Under the sign of motion
by Sabrina Moura

about Focus 5 of 18th Contemporary Art Festival Sesc_Videobrasil's Public Programs


A hybrid project – halfway between artist book and essay collection – done under the sign of lived and felt motion. Thus the artist-researcher Marie Ange Bordas introduced Geographies in Motion, the ninth edition of Caderno SESC_Videobrasil. Part of the 18th Festival’s fifth Public Programs focus, the meeting about the publication, held in December 2013, discussed issues dear to Videobrasil, in a debate marked by the deep practical involvement of each of the guests in their research subjects.

By discussing art as a political exercise that is open to a collective construction process, the meeting’s conversations echoed the very way in which texts were drafted for the publication. In a plot of continuous dialogues, Achille M’bembe, Magdalena Campos-Pons, Simon Njami, William Kentridge, Rogério Haesenbert and Ana Paula do Val fed the publication with expanded contributions regarding their practices. Geographies in Motion is thus outlined by multiple exercises in exchange, interspersed with the experiences of Marie Ange Bordas as an artist, educator and researcher, which she initiated over twelve years ago.

In her Displacements project (2001-2006) – involving refugee groups from England, France, Sri Lanka, Kenya and South Africa –, Marie Ange made her first inroads into reflection about belonging “amidst a ceaseless movement of crossing visible and invisible borders.” In the process, Marie Ange recalled her stay in Johannesburg- a city to which she returned during her research as editor – as a particularly formative experience. To the artist, Johannesburg represents urban Africa – a contemporary metropolis built upon its own differences, allowing for multiple intersection points with the issues facing Brazilian society.

Marie Ange’s experiments were complemented by the views on cartography and territory of two public meeting guests: the urban planner and research Ana Paula do Val and the geographer Rogério Haesbaert. Do Val and Haesbaert pointed out practices and concepts for thinking about a world in motion, discussing new perspectives from which to consider individual subjectivities, affections and presences in building and understanding space.

Defining her trajectory as an exercise that comes from being “out in the field,” Ana Paula do Val highlighted the attention to “world narratives built on the other’s gaze” as an important feature her work shares with Marie Ange Bordas’. The researcher underscored the artist-cartographer’s image of the body-territory as a political field that contains the multiplicity of a nomadic identity.

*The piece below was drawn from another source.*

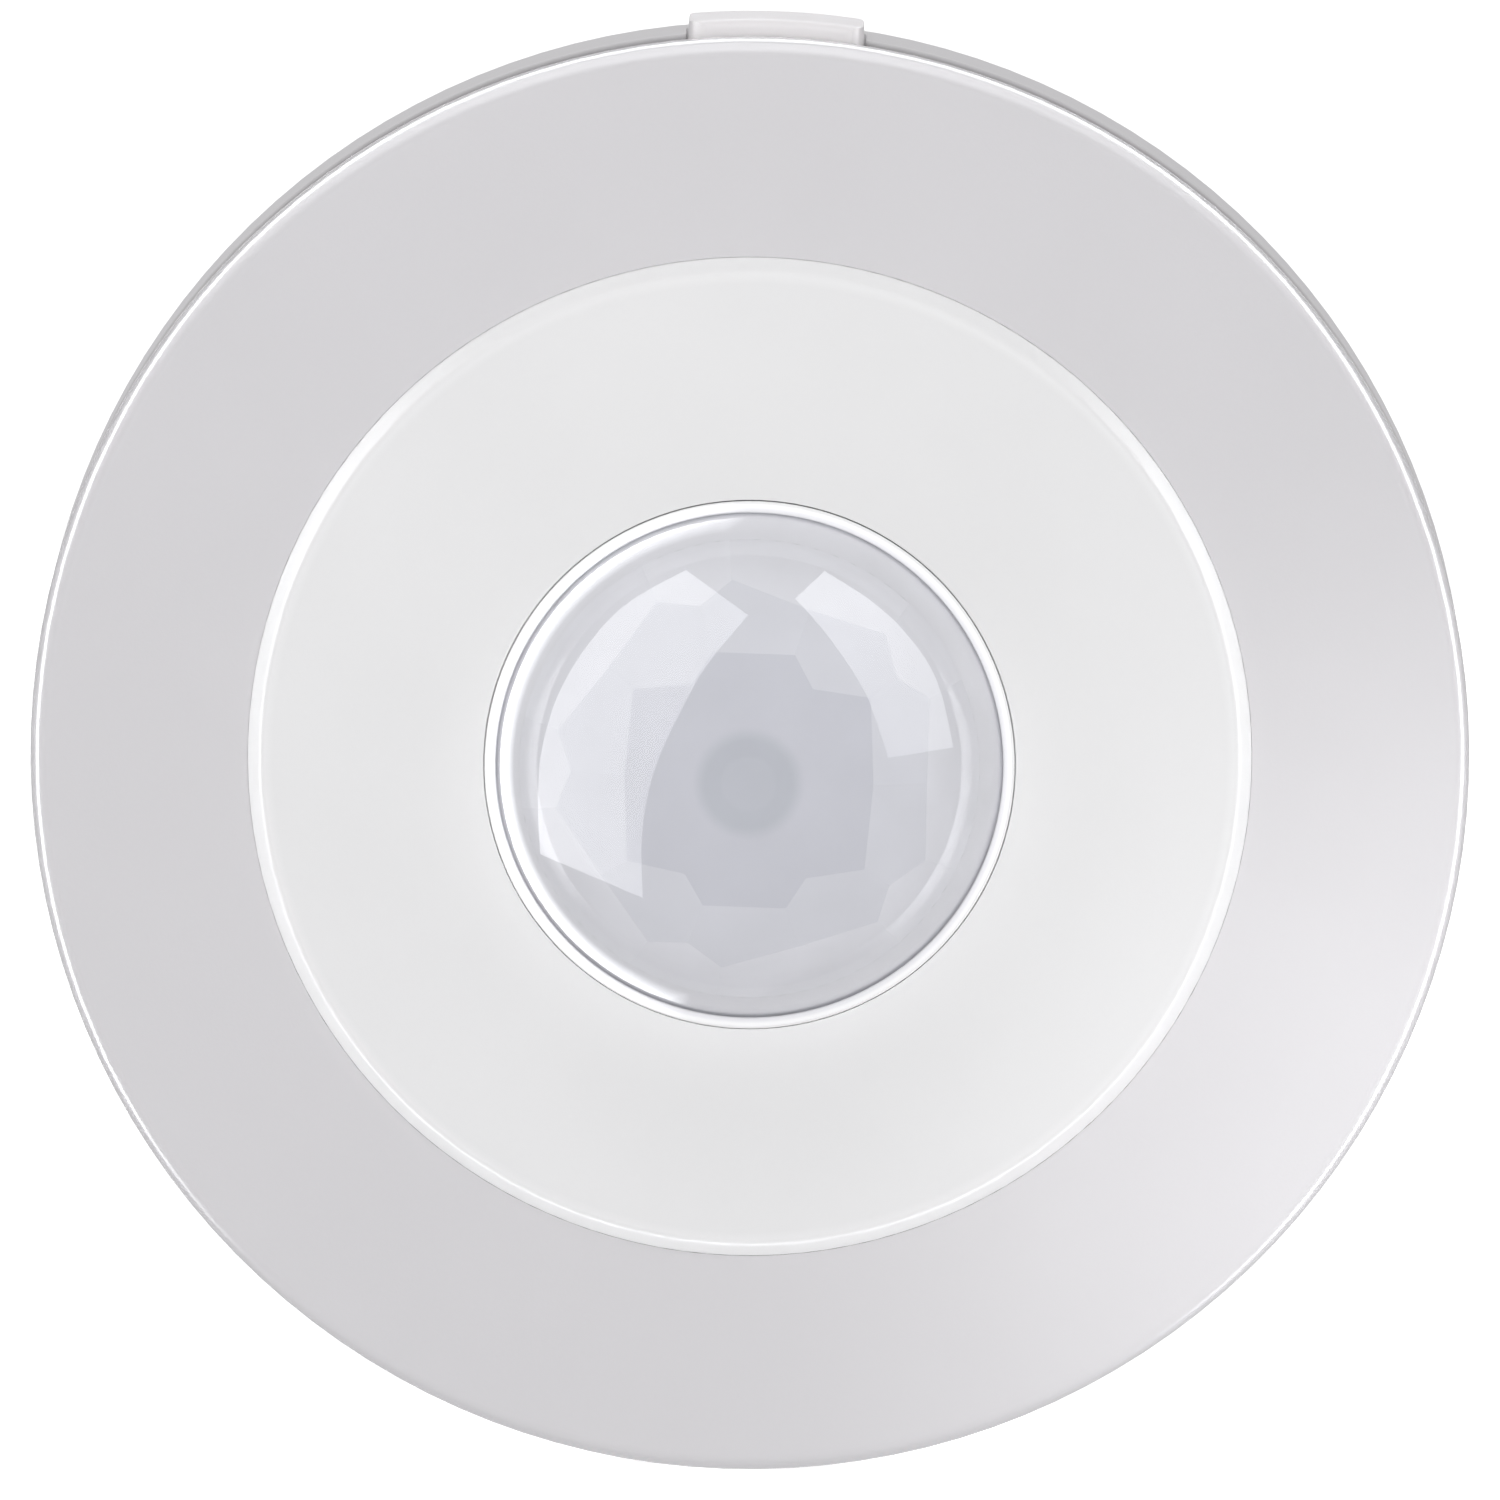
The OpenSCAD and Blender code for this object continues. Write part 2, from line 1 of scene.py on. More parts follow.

What can a given territory activate or refuse? How does one represent the occupation of a space and its cultural practices? To what extent can we give shape to a physical and psychosocial landscape consonant with our lived experiences? In her myriad projects, do Val strives to answer these questions, proposing a questioning of official cartography and discussing the city through parameters that are not set forth by its master plan. Her praxis revolves around another epistemology, a form of knowledge production that validates the body as a source, and takes into consideration experiences not circumscribed by social data.

Understanding the map as a strong political narrative, Rogério Haesbaert reaffirms do Val’s view to fathom and recreate transit experiences, like those outlined in the publication. The author of the reference text From multiple territories to multiterritoriality (2004), Haesbaert problematizes the notion of territory as a politically and symbolically charged definition. In his production, the geographer works with the notion of territory as “lived space-time,” always multiple, diverse and complex, and states: “It is precisely because they make too strict a separation between territory as (material) domination and territory as (symbolic) appropriation that many ignore the complexity and richness of the ‘multiterritoriality’ in which we are immersed.”

In his speech, Haesenbert discussed aspects of his theoretical production, punctuated by personal experiences that came up in conversations with Marie Ange while preparing his text for the book. Mixing images from his travels and field research, the geographer sought to reaffirm the understanding of territory as a process rather than a datum.

“Can art help us consider this (these) Geography(ies)?,” Haesenbert inquired, highlighting the project’s interdisciplinary character. This question is crucial and somehow echoes the entire project devised for the public programs in this festival edition. If, on the one hand, one runs the risk of hermetic shock or of a certain “superficiality” on approaching the festival’s theoretical sections, largely in response to the need for language adaptation; then, on the other hand, one is allowed to create friction across specialty fields, giving rise to tensions that contribute to the questioning of the topics’ containment in these same fields.

Therefore, one of the main inputs to Geographies in Motion is its diverse composition. Guests with different backgrounds gathering around artworks that use concept as a weapon to create and act allow us to consider art’s commitment to its political effects, in an aesthetic and affective exercise. If we take as our horizon the methodological premises of a possible epistemology of the South, an important consideration may concern the dilution of knowledge compartmentalization, towards a complex thinking, as Edgar Morin used to put it. And as Marie Ange Bordas so aptly put it, the most important thing is not to affirm oneself as representing a practice. “Being an artist is the least important thing,” says Bordas, “To me, what really counts is being a bridge.”